Cooper spent last weekend at Texoma Youth Camp as part of Camp Erin, a bereavement camp offered for children ages 6-18 who have experienced a death of a loved one.

The camp was run by ChristianWorks for Children and paid for by the Moyer Foundation, which has committed to funding Camp Erin in North Texas for the next decade. Cooper was part of the inaugural group.

The weekend was a mix of traditional camp activities -- fishing, boating, arts and crafts, games, campfire -- and grief work.

On the first night, each child was invited to the front of the group to share a photo of their loved one. Each photo was taped to a giant board so that the final result was a collage of photos of moms, dads, grandparents, aunts, uncles and siblings who had died.

Cooper told me that when he placed his photo of Steve he told the group of campers and volunteers, "This is my Daddy, Steve Damm.

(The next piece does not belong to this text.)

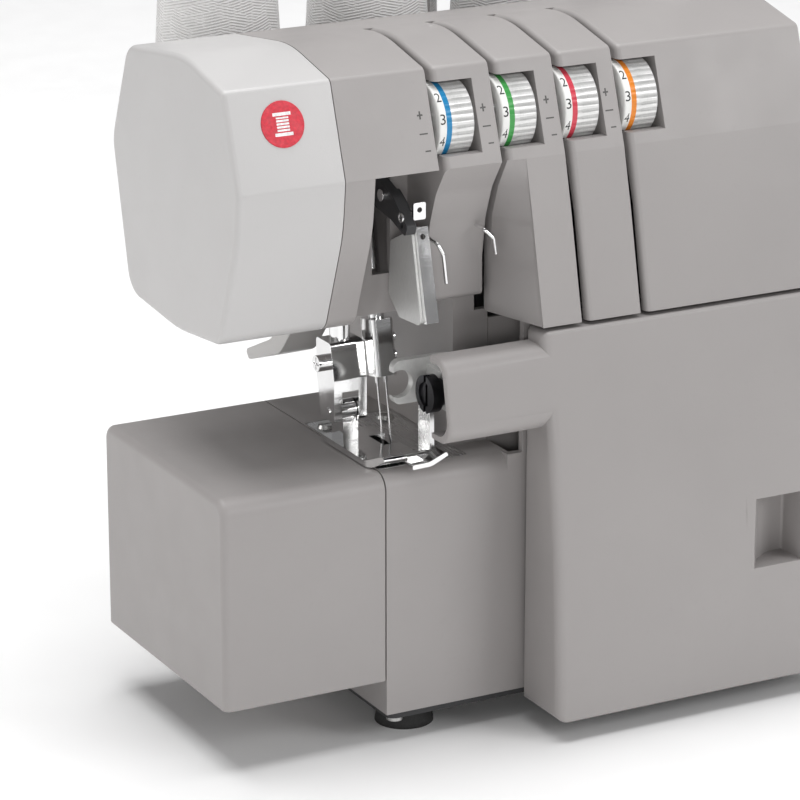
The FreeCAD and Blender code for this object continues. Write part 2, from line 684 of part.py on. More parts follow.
def machine_frame():
    """Cast frame: base slab, rear upright, upper arm, shaft lugs and head lugs."""
    slab = box("66", "238", "8", "78", "base_bottom+1", "base_bottom+7")
    upright = box("106", "238", "88", "98", "base_bottom+1", "238")
    foot = box("66", "238", "77", "98", "base_bottom+1", "base_bottom+7")
    arm = box("62", "238", "70", "97", "232", "240")
    knee = box("106", "238", "70", "89", "226", "233")
    lugs = [box(x, x + 8, 42, 89, 80, 100) for x in (126.0, 214.0)]
    heads = [box("60", "82", "40", "71", "226", "232"),
             box("60", "82", "66", "71", "226", "240")]
    rib = box("160", "168", "60", "89", "base_bottom+1", "60")
    bores = [rod((x - 1, d.shaft_depth, d.shaft_height), X, 10, 8.0) for x in (126.0, 214.0)]
    needle_bore = rod(needle_point(100.0), NEEDLE_AXIS, 60, 3.05)
    presser_bore = rod((d.presser_x, d.presser_depth, 215.0), Z, 30, 4.05)
    motor_room = rod((140.0, d.motor_depth, d.motor_height), X, 100, 26)
    web = box("84", "96", "80", "86", "base_bottom+6", "40")
    looper_bore = rod((90.0, 70.0, 34.0), Y, 30, 4.0)
    frame = cut(fuse(slab, foot, upright, arm, knee, rib, web, *lugs, *heads),
                *bores, needle_bore, presser_bore, looper_bore, motor_room)
    cradle = fuse(box("156", "160", "44", "76", "base_bottom+2", "24"),
                  box("210", "214", "44", "76", "base_bottom+2", "24"))
    motor_seat = rod((140.0, d.motor_depth, d.motor_height), X, 100, 22)
    node("machine_frame", fuse(frame, cut(cradle, motor_seat)))
    bushes = [cut(rod((x, d.shaft_depth, d.shaft_height), X, 8, 8.0),
                  rod((x - 1, d.shaft_depth, d.shaft_height), X, 10, 6.05))
              for x in (126.0, 214.0)]
    node("shaft_bushes", group(*bushes))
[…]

He had a brain tumor."

The photo Cooper placed on the collage (from 2005)

Each child decorated a memory box. Cooper created a colorful, cheerful box. He chose a giant S sticker for the top and also created a shield out of fabric and buttons. He cut out letters to spell "Steve D." He can fill the box with photos and other items that remind him of Daddy. The box already includes three buttons -- two that look like buttons from Steve's cardigans and another with an image that reminds Cooper of The Secret Garden -- and phrases chosen by Cooper.

Inside of Cooper's memory box

Top of Cooper's memory box

On Saturday night, long after the sun had set, the volunteers lined a pathway from the dining hall to the shore of the lake. Each volunteer held a candle or flashlight. Each child carried to the beach a lit candle in a sand-filled bag -- the candle to represent the loved one.

One by one, each child placed the light on the water. The volunteers extinguished their lights so that all the group could see were candles drifting away on the lake's surface.

I wasn't there, but I can close my eyes and picture about 80 candles drifting away until they can't be seen at all, until there is only darkness. What's harder to imagine is the pain that those children have suffered.

When Katie and I arrived Sunday, the staff filled us in on the weekend's events and suggested ways to help the kids process their work. Then each child walked in with a poster. On one side was the emotion he or she had felt when arriving. On the other was the emotion he or she felt upon leaving.

We all received notecards and pens for writing notes to our loved ones. We tied the notes to balloons, and at once we released them into the air -- not unlike our birthday celebration for Steve.

I thanked Cooper's cabin buddies -- two adult volunteers -- for their help and care. They said that Cooper cheerfully cooperated in every activity and that he eagerly helped other campers. They told me Cooper was a special boy, someone to be proud of.

I relayed those messages to Cooper on our walk to the minivan. I told him how proud I was that he was willing to go to camp. I told him he was awfully brave to share so much of his emotions and memories. And I told him that Daddy was proud of him, too.